All material below is to be reproduced exactly.
• • • •
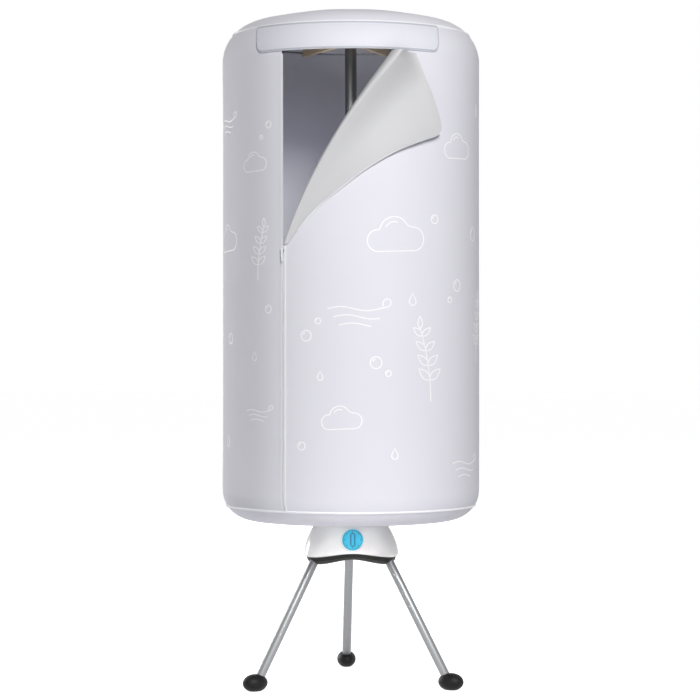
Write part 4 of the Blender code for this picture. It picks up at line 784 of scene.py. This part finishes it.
def cap_rows(end, leans, columns, start, shift):
    """Rows of a round piece of cloth on an end of the cover, moved in or out by shift(angle, ring)."""
    rows = []
    for lean in leans:
        ring = on_cap(end, 0, lean).xy.length
        angles = [start + number * tau / columns for number in range(columns + 1)]
        rows.append([(on_cap(end, angle, lean, shift(angle, ring)),
                      (ring * cos(angle), ring * sin(angle))) for angle in angles])
    return rows


def cap_sag(angle, ring):
    """How the cap hangs a little between the arms' tips."""
    span = max(0, min(1, (ring - CAP_SAG_START) / CAP_SAG_WIDTH))
    return -CAP_SAG * sin(pi * span) * sin(4 * (angle - pi / 8)) ** 2


def seam_columns(start, end, step_deg):
    """Angles across a panel, with a few close together at each end for the dip of a seam."""
    steps = max(4, round(abs(end - start) / radians(step_deg)))
    near = [place / COVER_RADIUS for place in SEAM_COLUMNS]
    inner = between(start + SEAM_MARGIN / COVER_RADIUS, end - SEAM_MARGIN / COVER_RADIUS, steps)
    return [start + place for place in near] + inner + [end - place for place in near[::-1]]


# Woven, coated and dull. Its 0.5 mm threads are too fine to show, so the weave is drawn at 1.6 mm: a
# wave texture has a band every pi / 10 units divided by its scale, and its UV map is in metres.
WEAVE_SCALE = 200


def woven(name, colour, shade, roughness, sheen):
    """Cloth with a plain weave on its UV map and slight tone changes across it."""
    material = toned(name, (colour, shade), 5, 2, Roughness=roughness, Sheen_Weight=sheen,
                     Sheen_Roughness=0.4, Specular_IOR_Level=0.15)
    tree = material.node_tree
    flat = add_node(tree, "TexCoord").outputs["UV"]
    across, along = (add_node(tree, "TexWave", {"Vector": flat, "Scale": WEAVE_SCALE, "Distortion": 0.4},
                              bands_direction=course).outputs["Fac"] for course in "XY")
    weave = add_node(tree, "Math", {0: across, 1: along}, operation="MULTIPLY")
    relief = add_node(tree, "Bump", {"Height": weave.outputs[0], "Strength": 0.10, "Distance": 0.0003})
    fill_sockets(tree.nodes["Principled BSDF"], {"Normal": relief.outputs[0]})
    return material


cover_cloth = woven("coated_polyester", "#e5e4eb", "#e2e1e9", 0.6, 0.02)
cover_lining = woven("coated_lining", "#cfcfd0", "#cbcbcd", 0.5, 0.05)

dome_angle = TOP_END[-1]
seam_lean = TOP_PIPING - PIPING_MARGIN / TOP_SHOULDER_RADIUS
leans = between(CAP_START, dome_angle, 26) + between(dome_angle, seam_lean, 14)[1:]
cap = add_sheet("cap", cap_rows(TOP_END, leans, 144, pi / 8, cap_sag)[::-1])
sew(cap, "domed_cap", "cover_top", flat=(0.54, 0.54), area=0.218, held="stretched",
    rests_on=["moulded_hanger_arm_1", "spring_hoop_top"])

low_lean = LOW_PIPING + PIPING_MARGIN / LOW_SHOULDER_RADIUS
top_lean = TOP_PIPING + PIPING_MARGIN / TOP_SHOULDER_RADIUS
side_top = TOP_SHOULDER_Z + TOP_SHOULDER_RADIUS * cos(top_lean)
low_heights = between(LOW_SHOULDER_Z - LOW_SHOULDER_RADIUS * cos(low_lean), LOW_SHOULDER_Z, 9)
top_heights = between(TOP_SHOULDER_Z, side_top, 12)
heights = low_heights + between(LOW_SHOULDER_Z, TOP_SHOULDER_Z, 44)[1:] + top_heights[1:]
for name, start, end, width in (
        ("back_panel", pi / 2 + SIDE_GAP, 1.5 * pi - SIDE_GAP, 0.867),
        ("left_panel", -pi / 2 + SIDE_GAP, ZIP_ANGLE - ZIP_EDGE, 0.276)):
    angles = seam_columns(start, end, 2.5)
    panel = add_sheet(name, [[laid(angle, height) for angle in angles] for height in heights])
    sew(panel, "sewn_" + name, "cover_" + name, flat=(width, 1.012), held="hung",
        rests_on=["spring_hoop_top"])


# Door: the front panel right of the zip. Its upper left corner is unzipped and turned back: the cloth
# rolls over on a slanting fold and lies, lining outwards, on the closed part of the door.
ZIP_TIP_Z = 0.934
DOOR_OPEN_WIDTH = 0.220
FLAP_HEAD_DROP = 0.006
ROLL_WIDTHS = (0.002, 0.010)            # each pair is for the tip and for the head of the corner
CREST_HEIGHTS = (0.006, 0.048)
DIP_WIDTHS = (0.024, 0.084)
REST_HEIGHTS = (0.0022, 0.004)
EDGE_HEIGHTS = (0.0042, 0.017)
EDGE_RISE_WIDTH = 0.08
DIP_LIMIT = 0.95                        # the most of the flap's width that the dip may take
DIP_STEEPNESS = 0.65
FOLD_CROWDING = 1.5                     # how much closer the columns stand towards the fold
FOLD_BOW = 0.12
FOLD_BEND = (0.024, 0.72, 0.28)
FREE_EDGE_SHARES = ((0.06, 0), (0.20, 0.10), (0.37, 0.20), (0.57, 0.29), (0.80, 0.39), (1.06, 0.48),
                    (1.31, 0.54), (1.50, 0.58), (1.53, 0.63), (1.43, 0.81), (1.28, 1.0))
TIP_MARGIN = 0.012
FLAP_COLUMNS = 26
ROLL_COLUMNS = 12
FLAP_ROWS = 60
flap_head = DOOR_HEAD_Z - FLAP_HEAD_DROP
flap_corner = Vector((COVER_RADIUS * ZIP_ANGLE, ZIP_TIP_Z))
flap_scale = Vector((DOOR_OPEN_WIDTH, flap_head - ZIP_TIP_Z))


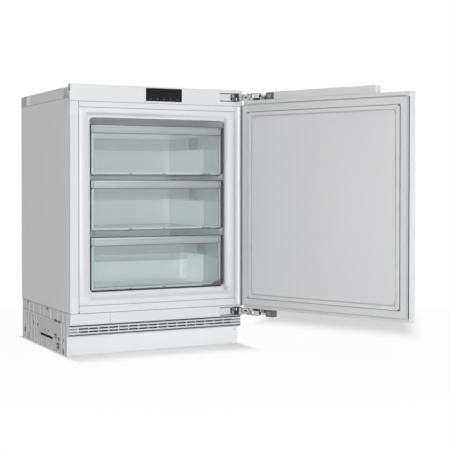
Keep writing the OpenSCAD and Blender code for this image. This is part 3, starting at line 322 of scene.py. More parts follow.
• • • •
RESPONSE TO THE EXERCISE:
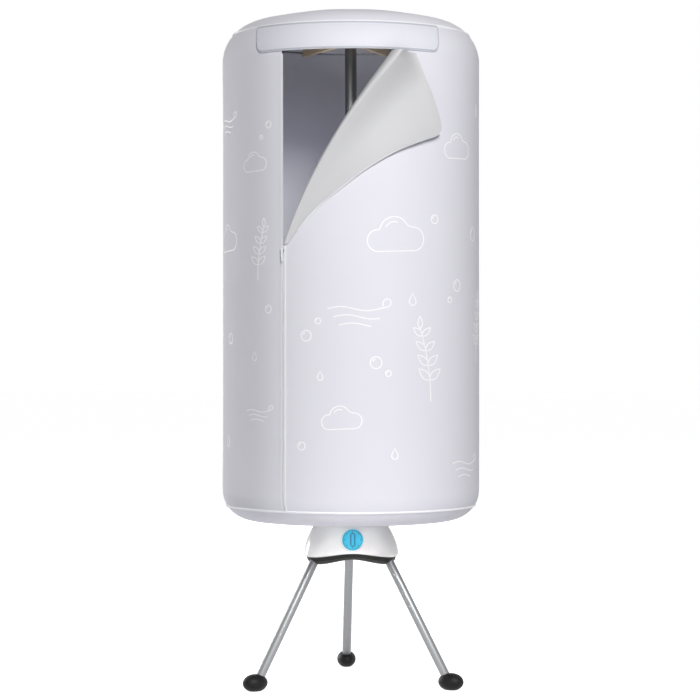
Write part 4 of the Blender code for this picture. It picks up at line 784 of scene.py. This part finishes it.
def cap_rows(end, leans, columns, start, shift):
    """Rows of a round piece of cloth on an end of the cover, moved in or out by shift(angle, ring)."""
    rows = []
    for lean in leans:
        ring = on_cap(end, 0, lean).xy.length
        angles = [start + number * tau / columns for number in range(columns + 1)]
        rows.append([(on_cap(end, angle, lean, shift(angle, ring)),
                      (ring * cos(angle), ring * sin(angle))) for angle in angles])
    return rows


def cap_sag(angle, ring):
    """How the cap hangs a little between the arms' tips."""
    span = max(0, min(1, (ring - CAP_SAG_START) / CAP_SAG_WIDTH))
    return -CAP_SAG * sin(pi * span) * sin(4 * (angle - pi / 8)) ** 2


def seam_columns(start, end, step_deg):
    """Angles across a panel, with a few close together at each end for the dip of a seam."""
    steps = max(4, round(abs(end - start) / radians(step_deg)))
    near = [place / COVER_RADIUS for place in SEAM_COLUMNS]
    inner = between(start + SEAM_MARGIN / COVER_RADIUS, end - SEAM_MARGIN / COVER_RADIUS, steps)
    return [start + place for place in near] + inner + [end - place for place in near[::-1]]


# Woven, coated and dull. Its 0.5 mm threads are too fine to show, so the weave is drawn at 1.6 mm: a
# wave texture has a band every pi / 10 units divided by its scale, and its UV map is in metres.
WEAVE_SCALE = 200


def woven(name, colour, shade, roughness, sheen):
    """Cloth with a plain weave on its UV map and slight tone changes across it."""
    material = toned(name, (colour, shade), 5, 2, Roughness=roughness, Sheen_Weight=sheen,
                     Sheen_Roughness=0.4, Specular_IOR_Level=0.15)
    tree = material.node_tree
    flat = add_node(tree, "TexCoord").outputs["UV"]
    across, along = (add_node(tree, "TexWave", {"Vector": flat, "Scale": WEAVE_SCALE, "Distortion": 0.4},
                              bands_direction=course).outputs["Fac"] for course in "XY")
    weave = add_node(tree, "Math", {0: across, 1: along}, operation="MULTIPLY")
    relief = add_node(tree, "Bump", {"Height": weave.outputs[0], "Strength": 0.10, "Distance": 0.0003})
    fill_sockets(tree.nodes["Principled BSDF"], {"Normal": relief.outputs[0]})
    return material


cover_cloth = woven("coated_polyester", "#e5e4eb", "#e2e1e9", 0.6, 0.02)
cover_lining = woven("coated_lining", "#cfcfd0", "#cbcbcd", 0.5, 0.05)

dome_angle = TOP_END[-1]
seam_lean = TOP_PIPING - PIPING_MARGIN / TOP_SHOULDER_RADIUS
leans = between(CAP_START, dome_angle, 26) + between(dome_angle, seam_lean, 14)[1:]
cap = add_sheet("cap", cap_rows(TOP_END, leans, 144, pi / 8, cap_sag)[::-1])
sew(cap, "domed_cap", "cover_top", flat=(0.54, 0.54), area=0.218, held="stretched",
    rests_on=["moulded_hanger_arm_1", "spring_hoop_top"])

low_lean = LOW_PIPING + PIPING_MARGIN / LOW_SHOULDER_RADIUS
top_lean = TOP_PIPING + PIPING_MARGIN / TOP_SHOULDER_RADIUS
side_top = TOP_SHOULDER_Z + TOP_SHOULDER_RADIUS * cos(top_lean)
low_heights = between(LOW_SHOULDER_Z - LOW_SHOULDER_RADIUS * cos(low_lean), LOW_SHOULDER_Z, 9)
top_heights = between(TOP_SHOULDER_Z, side_top, 12)
heights = low_heights + between(LOW_SHOULDER_Z, TOP_SHOULDER_Z, 44)[1:] + top_heights[1:]
for name, start, end, width in (
        ("back_panel", pi / 2 + SIDE_GAP, 1.5 * pi - SIDE_GAP, 0.867),
        ("left_panel", -pi / 2 + SIDE_GAP, ZIP_ANGLE - ZIP_EDGE, 0.276)):
    angles = seam_columns(start, end, 2.5)
    panel = add_sheet(name, [[laid(angle, height) for angle in angles] for height in heights])
    sew(panel, "sewn_" + name, "cover_" + name, flat=(width, 1.012), held="hung",
        rests_on=["spring_hoop_top"])


# Door: the front panel right of the zip. Its upper left corner is unzipped and turned back: the cloth
# rolls over on a slanting fold and lies, lining outwards, on the closed part of the door.
ZIP_TIP_Z = 0.934
DOOR_OPEN_WIDTH = 0.220
FLAP_HEAD_DROP = 0.006
ROLL_WIDTHS = (0.002, 0.010)            # each pair is for the tip and for the head of the corner
CREST_HEIGHTS = (0.006, 0.048)
DIP_WIDTHS = (0.024, 0.084)
REST_HEIGHTS = (0.0022, 0.004)
EDGE_HEIGHTS = (0.0042, 0.017)
EDGE_RISE_WIDTH = 0.08
DIP_LIMIT = 0.95                        # the most of the flap's width that the dip may take
DIP_STEEPNESS = 0.65
FOLD_CROWDING = 1.5                     # how much closer the columns stand towards the fold
FOLD_BOW = 0.12
FOLD_BEND = (0.024, 0.72, 0.28)
FREE_EDGE_SHARES = ((0.06, 0), (0.20, 0.10), (0.37, 0.20), (0.57, 0.29), (0.80, 0.39), (1.06, 0.48),
                    (1.31, 0.54), (1.50, 0.58), (1.53, 0.63), (1.43, 0.81), (1.28, 1.0))
TIP_MARGIN = 0.012
FLAP_COLUMNS = 26
ROLL_COLUMNS = 12
FLAP_ROWS = 60
flap_head = DOOR_HEAD_Z - FLAP_HEAD_DROP
flap_corner = Vector((COVER_RADIUS * ZIP_ANGLE, ZIP_TIP_Z))
flap_scale = Vector((DOOR_OPEN_WIDTH, flap_head - ZIP_TIP_Z))


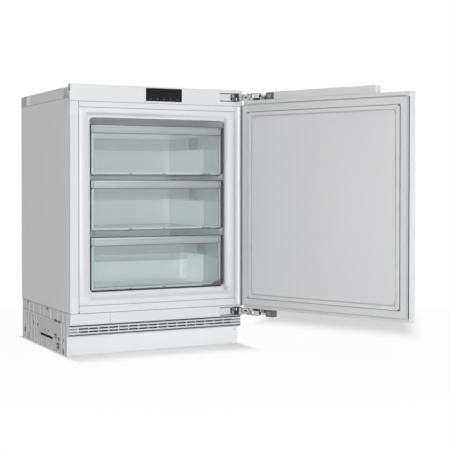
Keep writing the OpenSCAD and Blender code for this image. This is part 3, starting at line 322 of scene.py. More parts follow.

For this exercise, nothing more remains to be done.